▸ **Stated exercise**:
Within the material below, locate the line with "for index in" and the line with "obj.data.transform(world)", then return those two lines and all lines between them, exactly as written.

▸ **Stored rows**:
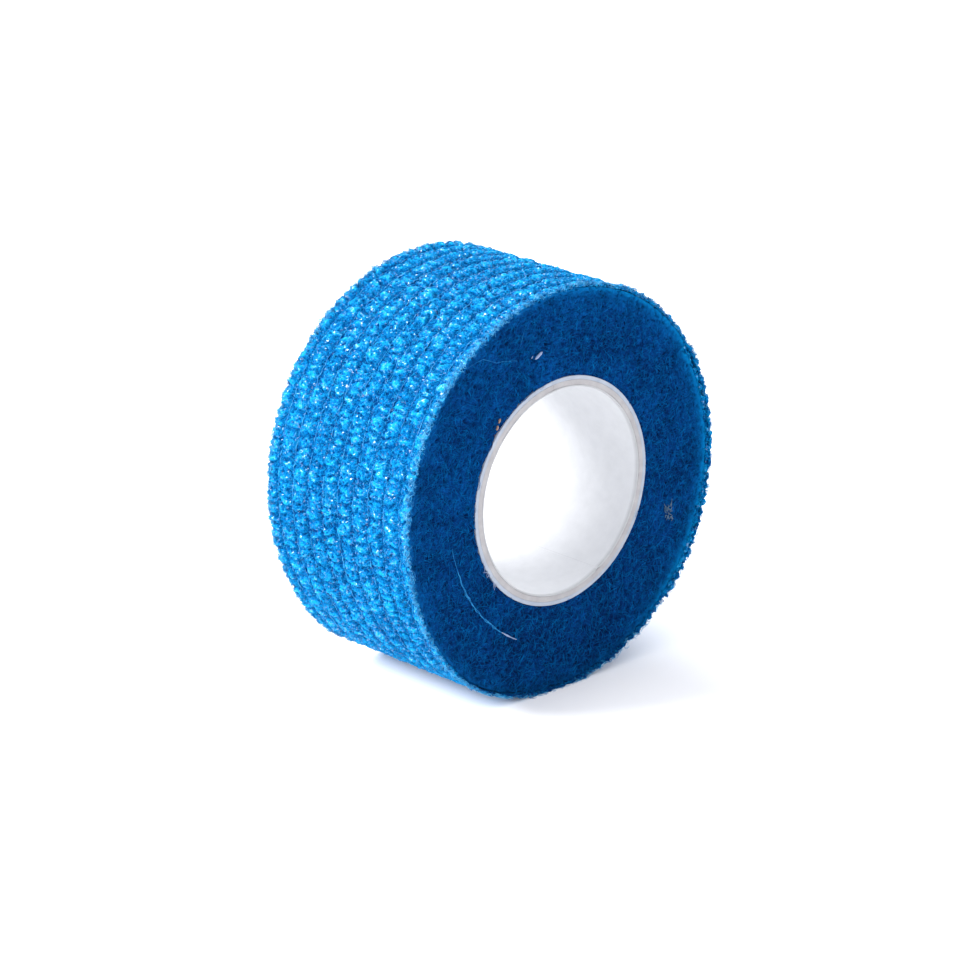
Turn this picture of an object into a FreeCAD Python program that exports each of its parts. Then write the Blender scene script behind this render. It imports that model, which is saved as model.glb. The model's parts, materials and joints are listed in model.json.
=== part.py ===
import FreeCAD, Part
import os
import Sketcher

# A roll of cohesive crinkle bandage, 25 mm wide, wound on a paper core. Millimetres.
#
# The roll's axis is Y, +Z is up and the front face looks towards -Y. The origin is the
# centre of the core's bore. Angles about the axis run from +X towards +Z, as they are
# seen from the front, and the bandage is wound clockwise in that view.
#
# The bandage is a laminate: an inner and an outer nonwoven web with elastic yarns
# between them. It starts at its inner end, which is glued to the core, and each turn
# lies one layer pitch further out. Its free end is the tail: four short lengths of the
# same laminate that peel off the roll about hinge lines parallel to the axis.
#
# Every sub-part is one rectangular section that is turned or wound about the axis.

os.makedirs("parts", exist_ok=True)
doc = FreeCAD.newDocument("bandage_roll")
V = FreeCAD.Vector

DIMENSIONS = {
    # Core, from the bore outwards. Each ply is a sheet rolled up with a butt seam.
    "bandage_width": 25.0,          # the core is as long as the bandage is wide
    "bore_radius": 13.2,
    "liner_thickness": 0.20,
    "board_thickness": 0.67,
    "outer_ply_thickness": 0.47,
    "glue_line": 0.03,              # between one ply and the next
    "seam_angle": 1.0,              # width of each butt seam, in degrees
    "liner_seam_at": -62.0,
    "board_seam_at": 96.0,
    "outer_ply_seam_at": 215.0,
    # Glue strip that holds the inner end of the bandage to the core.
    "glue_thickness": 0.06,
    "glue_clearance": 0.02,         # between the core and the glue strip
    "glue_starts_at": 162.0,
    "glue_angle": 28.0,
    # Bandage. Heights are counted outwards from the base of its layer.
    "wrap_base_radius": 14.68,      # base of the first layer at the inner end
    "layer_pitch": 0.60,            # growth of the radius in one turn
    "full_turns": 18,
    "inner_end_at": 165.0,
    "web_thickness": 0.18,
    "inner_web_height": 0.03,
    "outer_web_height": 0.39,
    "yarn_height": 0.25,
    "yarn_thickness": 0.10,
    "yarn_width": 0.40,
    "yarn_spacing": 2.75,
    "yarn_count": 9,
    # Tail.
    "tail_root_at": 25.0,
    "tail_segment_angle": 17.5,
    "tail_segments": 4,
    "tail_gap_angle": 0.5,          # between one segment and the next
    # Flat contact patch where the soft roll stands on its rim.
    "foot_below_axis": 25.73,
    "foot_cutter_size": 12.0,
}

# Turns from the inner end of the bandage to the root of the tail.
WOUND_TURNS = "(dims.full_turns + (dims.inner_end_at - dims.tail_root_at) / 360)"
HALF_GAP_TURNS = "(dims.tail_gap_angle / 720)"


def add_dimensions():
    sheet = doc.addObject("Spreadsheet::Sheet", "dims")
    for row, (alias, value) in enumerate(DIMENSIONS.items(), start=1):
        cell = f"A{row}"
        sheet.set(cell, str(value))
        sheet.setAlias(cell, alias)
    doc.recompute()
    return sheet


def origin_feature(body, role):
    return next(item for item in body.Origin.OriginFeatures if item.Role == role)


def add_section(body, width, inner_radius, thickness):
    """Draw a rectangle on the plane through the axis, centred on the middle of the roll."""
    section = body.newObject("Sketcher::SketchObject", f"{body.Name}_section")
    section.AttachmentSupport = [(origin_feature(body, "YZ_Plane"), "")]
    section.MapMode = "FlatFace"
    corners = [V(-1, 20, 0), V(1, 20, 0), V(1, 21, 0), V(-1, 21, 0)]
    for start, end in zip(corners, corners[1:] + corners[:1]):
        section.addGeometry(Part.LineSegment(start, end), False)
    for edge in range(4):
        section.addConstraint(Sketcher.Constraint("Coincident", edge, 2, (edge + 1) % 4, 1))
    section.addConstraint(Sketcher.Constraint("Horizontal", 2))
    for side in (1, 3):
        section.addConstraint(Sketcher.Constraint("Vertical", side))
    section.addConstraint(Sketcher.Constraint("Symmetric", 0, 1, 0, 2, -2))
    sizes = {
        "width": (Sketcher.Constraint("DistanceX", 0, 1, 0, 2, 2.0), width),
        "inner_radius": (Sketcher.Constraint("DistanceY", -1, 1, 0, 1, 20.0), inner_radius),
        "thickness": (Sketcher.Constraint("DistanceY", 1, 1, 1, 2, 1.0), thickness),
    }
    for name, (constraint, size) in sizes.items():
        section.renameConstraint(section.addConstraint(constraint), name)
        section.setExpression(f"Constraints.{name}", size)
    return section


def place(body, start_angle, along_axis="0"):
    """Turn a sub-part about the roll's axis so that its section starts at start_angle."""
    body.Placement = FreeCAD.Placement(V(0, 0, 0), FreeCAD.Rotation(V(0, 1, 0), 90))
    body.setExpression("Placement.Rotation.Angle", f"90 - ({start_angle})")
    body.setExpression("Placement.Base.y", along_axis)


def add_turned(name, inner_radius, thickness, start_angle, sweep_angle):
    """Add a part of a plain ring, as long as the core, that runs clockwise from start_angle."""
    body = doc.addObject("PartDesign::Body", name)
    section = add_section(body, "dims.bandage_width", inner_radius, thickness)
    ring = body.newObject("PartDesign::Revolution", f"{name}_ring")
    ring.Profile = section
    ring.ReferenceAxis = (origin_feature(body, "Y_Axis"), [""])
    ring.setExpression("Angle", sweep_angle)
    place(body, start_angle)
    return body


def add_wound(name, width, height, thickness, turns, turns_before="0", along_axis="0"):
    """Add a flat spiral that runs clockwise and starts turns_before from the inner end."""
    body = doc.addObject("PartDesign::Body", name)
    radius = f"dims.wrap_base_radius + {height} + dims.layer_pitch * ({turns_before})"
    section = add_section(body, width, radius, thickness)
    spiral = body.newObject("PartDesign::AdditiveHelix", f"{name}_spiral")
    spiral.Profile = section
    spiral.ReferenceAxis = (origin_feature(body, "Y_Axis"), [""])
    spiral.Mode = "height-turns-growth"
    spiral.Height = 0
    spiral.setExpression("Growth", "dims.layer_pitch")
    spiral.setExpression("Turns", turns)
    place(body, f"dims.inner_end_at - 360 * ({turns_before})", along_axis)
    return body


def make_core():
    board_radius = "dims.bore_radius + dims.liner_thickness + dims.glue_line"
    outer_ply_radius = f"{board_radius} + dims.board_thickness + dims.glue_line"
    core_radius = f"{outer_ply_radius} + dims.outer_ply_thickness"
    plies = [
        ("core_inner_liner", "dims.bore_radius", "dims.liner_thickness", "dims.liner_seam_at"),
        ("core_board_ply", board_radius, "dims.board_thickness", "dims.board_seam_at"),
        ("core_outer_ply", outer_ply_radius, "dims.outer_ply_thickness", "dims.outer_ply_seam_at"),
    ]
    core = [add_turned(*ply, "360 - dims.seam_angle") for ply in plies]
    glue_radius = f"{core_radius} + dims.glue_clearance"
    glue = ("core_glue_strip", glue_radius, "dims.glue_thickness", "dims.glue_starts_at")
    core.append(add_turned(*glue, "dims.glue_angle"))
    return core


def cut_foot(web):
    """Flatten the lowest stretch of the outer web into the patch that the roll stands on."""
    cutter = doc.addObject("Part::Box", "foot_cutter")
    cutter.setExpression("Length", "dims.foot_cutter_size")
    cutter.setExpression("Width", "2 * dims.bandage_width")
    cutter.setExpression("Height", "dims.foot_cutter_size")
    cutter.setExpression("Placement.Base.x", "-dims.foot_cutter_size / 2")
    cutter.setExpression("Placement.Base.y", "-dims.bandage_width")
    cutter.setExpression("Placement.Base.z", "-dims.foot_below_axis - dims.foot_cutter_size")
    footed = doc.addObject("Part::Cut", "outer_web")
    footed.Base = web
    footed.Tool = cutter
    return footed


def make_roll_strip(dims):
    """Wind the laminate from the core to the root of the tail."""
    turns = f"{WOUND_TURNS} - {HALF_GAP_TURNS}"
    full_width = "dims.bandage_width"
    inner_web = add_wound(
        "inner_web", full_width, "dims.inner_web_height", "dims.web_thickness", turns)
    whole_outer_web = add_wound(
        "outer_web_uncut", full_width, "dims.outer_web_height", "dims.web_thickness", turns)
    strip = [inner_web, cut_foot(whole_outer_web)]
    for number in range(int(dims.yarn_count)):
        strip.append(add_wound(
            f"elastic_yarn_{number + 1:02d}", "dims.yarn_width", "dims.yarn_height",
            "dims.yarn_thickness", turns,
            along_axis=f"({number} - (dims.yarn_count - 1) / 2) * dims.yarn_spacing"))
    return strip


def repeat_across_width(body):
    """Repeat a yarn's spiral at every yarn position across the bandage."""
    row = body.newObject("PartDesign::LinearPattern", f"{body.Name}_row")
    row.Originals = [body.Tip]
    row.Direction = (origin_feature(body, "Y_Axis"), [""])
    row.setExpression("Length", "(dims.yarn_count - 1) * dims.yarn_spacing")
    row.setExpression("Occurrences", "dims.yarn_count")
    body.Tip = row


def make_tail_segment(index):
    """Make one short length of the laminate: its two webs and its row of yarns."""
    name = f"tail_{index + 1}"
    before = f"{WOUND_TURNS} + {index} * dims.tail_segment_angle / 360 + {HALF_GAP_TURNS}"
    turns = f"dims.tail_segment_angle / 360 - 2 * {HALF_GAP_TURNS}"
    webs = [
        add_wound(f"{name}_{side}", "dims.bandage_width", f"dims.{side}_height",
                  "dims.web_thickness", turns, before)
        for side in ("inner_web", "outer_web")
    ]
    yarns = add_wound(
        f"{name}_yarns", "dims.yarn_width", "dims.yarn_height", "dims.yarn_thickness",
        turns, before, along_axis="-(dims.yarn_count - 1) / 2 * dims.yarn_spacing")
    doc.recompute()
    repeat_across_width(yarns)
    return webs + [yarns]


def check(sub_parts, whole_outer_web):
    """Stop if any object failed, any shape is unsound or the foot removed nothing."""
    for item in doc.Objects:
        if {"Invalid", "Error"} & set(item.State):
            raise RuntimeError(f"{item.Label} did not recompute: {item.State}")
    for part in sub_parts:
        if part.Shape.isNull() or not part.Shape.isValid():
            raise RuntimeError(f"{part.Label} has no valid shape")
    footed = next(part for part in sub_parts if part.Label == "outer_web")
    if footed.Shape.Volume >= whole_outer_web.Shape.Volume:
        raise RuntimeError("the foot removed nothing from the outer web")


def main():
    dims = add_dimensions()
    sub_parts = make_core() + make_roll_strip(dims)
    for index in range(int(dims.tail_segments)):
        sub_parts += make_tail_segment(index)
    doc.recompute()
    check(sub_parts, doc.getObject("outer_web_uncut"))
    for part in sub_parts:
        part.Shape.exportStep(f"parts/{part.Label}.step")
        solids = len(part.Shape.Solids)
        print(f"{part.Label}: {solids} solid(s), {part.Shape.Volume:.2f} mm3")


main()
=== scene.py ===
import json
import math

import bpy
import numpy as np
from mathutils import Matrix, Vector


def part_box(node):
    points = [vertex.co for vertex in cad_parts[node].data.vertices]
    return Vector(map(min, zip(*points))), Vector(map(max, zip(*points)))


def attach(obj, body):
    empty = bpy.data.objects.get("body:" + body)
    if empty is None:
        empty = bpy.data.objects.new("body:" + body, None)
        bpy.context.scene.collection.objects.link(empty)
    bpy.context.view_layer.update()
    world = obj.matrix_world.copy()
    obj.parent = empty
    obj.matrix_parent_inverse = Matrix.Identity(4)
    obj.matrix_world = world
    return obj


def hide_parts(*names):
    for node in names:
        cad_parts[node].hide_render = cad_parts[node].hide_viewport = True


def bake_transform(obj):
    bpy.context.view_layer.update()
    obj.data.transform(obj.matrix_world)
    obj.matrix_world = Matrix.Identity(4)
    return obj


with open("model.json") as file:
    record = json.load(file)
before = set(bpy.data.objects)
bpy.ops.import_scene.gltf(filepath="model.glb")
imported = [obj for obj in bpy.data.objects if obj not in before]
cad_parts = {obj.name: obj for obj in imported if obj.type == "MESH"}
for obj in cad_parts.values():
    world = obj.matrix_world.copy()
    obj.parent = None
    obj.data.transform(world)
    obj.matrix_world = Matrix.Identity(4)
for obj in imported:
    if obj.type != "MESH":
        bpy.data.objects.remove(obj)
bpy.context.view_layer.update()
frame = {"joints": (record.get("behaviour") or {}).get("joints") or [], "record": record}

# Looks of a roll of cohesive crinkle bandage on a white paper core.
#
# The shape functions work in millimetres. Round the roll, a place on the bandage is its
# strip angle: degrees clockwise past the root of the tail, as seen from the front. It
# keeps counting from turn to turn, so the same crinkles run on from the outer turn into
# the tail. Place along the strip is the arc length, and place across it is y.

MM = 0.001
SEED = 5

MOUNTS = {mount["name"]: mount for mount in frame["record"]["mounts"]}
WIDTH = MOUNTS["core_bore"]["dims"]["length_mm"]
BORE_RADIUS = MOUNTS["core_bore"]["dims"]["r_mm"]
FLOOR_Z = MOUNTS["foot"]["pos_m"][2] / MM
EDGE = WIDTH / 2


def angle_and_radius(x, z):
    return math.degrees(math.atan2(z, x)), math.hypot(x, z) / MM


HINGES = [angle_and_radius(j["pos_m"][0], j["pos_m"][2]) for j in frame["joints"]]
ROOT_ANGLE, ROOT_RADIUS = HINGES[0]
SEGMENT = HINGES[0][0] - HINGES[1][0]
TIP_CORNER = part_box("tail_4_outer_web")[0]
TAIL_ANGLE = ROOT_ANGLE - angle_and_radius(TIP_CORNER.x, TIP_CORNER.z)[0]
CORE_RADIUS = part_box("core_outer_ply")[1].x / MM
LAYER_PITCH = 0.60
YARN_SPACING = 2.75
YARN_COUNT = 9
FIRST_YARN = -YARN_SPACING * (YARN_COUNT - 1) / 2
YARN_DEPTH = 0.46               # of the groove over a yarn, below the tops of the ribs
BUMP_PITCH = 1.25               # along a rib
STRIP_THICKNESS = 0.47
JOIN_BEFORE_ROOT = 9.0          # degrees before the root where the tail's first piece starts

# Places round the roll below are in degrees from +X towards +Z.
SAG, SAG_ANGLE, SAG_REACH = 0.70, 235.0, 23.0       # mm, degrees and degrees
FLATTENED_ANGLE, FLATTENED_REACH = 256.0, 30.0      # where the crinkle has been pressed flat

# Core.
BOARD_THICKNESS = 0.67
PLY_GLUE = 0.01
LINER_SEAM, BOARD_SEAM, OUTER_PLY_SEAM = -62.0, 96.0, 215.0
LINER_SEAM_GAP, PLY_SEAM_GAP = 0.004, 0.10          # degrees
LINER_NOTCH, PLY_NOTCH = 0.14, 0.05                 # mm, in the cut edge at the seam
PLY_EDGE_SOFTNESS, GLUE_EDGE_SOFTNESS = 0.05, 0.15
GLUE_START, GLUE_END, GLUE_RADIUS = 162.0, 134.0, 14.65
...
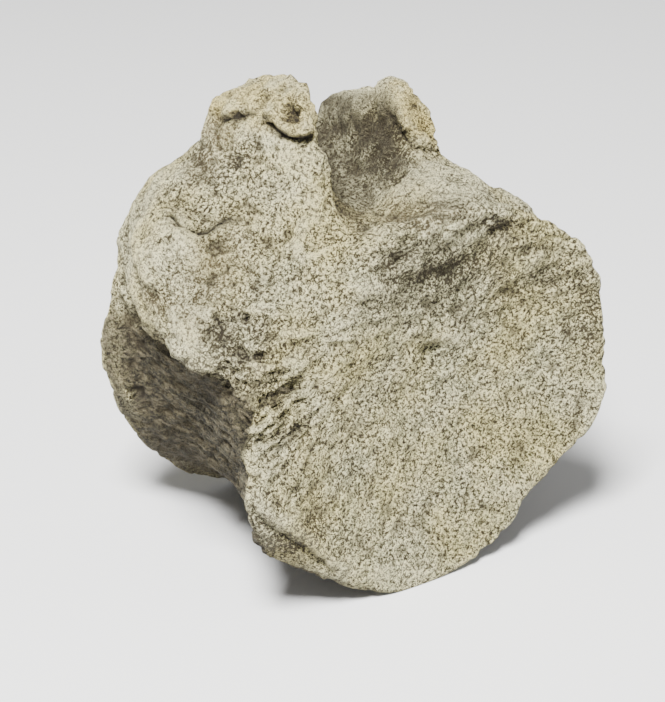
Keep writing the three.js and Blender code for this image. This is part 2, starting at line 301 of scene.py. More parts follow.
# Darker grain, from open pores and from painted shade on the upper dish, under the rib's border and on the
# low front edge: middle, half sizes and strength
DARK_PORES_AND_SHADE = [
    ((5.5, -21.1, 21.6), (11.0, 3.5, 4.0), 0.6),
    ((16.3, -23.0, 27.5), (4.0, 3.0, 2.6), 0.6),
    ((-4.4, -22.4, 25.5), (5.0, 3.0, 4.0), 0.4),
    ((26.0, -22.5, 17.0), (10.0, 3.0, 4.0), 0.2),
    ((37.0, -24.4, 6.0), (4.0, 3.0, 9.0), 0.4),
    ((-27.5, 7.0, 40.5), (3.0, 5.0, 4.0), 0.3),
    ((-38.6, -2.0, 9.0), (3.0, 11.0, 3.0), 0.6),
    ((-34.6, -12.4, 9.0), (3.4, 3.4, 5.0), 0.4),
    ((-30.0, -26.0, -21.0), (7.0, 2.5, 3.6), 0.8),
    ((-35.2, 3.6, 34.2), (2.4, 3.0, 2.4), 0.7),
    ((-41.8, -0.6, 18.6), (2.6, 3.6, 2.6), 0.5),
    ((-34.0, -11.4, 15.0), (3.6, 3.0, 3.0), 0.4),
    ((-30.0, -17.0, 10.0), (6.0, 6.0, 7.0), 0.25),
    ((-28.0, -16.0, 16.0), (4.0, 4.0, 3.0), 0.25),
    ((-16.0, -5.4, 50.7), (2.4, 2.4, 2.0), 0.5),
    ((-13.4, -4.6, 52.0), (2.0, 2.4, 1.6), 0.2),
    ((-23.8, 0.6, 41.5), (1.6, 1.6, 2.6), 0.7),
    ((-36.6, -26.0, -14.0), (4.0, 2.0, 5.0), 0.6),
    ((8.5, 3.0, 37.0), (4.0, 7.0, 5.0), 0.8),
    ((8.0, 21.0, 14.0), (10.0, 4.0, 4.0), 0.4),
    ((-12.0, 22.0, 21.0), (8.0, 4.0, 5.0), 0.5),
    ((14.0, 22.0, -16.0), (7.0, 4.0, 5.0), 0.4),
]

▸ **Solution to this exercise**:
    for index in range(int(dims.tail_segments)):
        sub_parts += make_tail_segment(index)
    doc.recompute()
    check(sub_parts, doc.getObject("outer_web_uncut"))
    for part in sub_parts:
        part.Shape.exportStep(f"parts/{part.Label}.step")
        solids = len(part.Shape.Solids)
        print(f"{part.Label}: {solids} solid(s), {part.Shape.Volume:.2f} mm3")


main()
=== scene.py ===
import json
import math

import bpy
import numpy as np
from mathutils import Matrix, Vector


def part_box(node):
    points = [vertex.co for vertex in cad_parts[node].data.vertices]
    return Vector(map(min, zip(*points))), Vector(map(max, zip(*points)))


def attach(obj, body):
    empty = bpy.data.objects.get("body:" + body)
    if empty is None:
        empty = bpy.data.objects.new("body:" + body, None)
        bpy.context.scene.collection.objects.link(empty)
    bpy.context.view_layer.update()
    world = obj.matrix_world.copy()
    obj.parent = empty
    obj.matrix_parent_inverse = Matrix.Identity(4)
    obj.matrix_world = world
    return obj


def hide_parts(*names):
    for node in names:
        cad_parts[node].hide_render = cad_parts[node].hide_viewport = True


def bake_transform(obj):
    bpy.context.view_layer.update()
    obj.data.transform(obj.matrix_world)
    obj.matrix_world = Matrix.Identity(4)
    return obj


with open("model.json") as file:
    record = json.load(file)
before = set(bpy.data.objects)
bpy.ops.import_scene.gltf(filepath="model.glb")
imported = [obj for obj in bpy.data.objects if obj not in before]
cad_parts = {obj.name: obj for obj in imported if obj.type == "MESH"}
for obj in cad_parts.values():
    world = obj.matrix_world.copy()
    obj.parent = None
    obj.data.transform(world)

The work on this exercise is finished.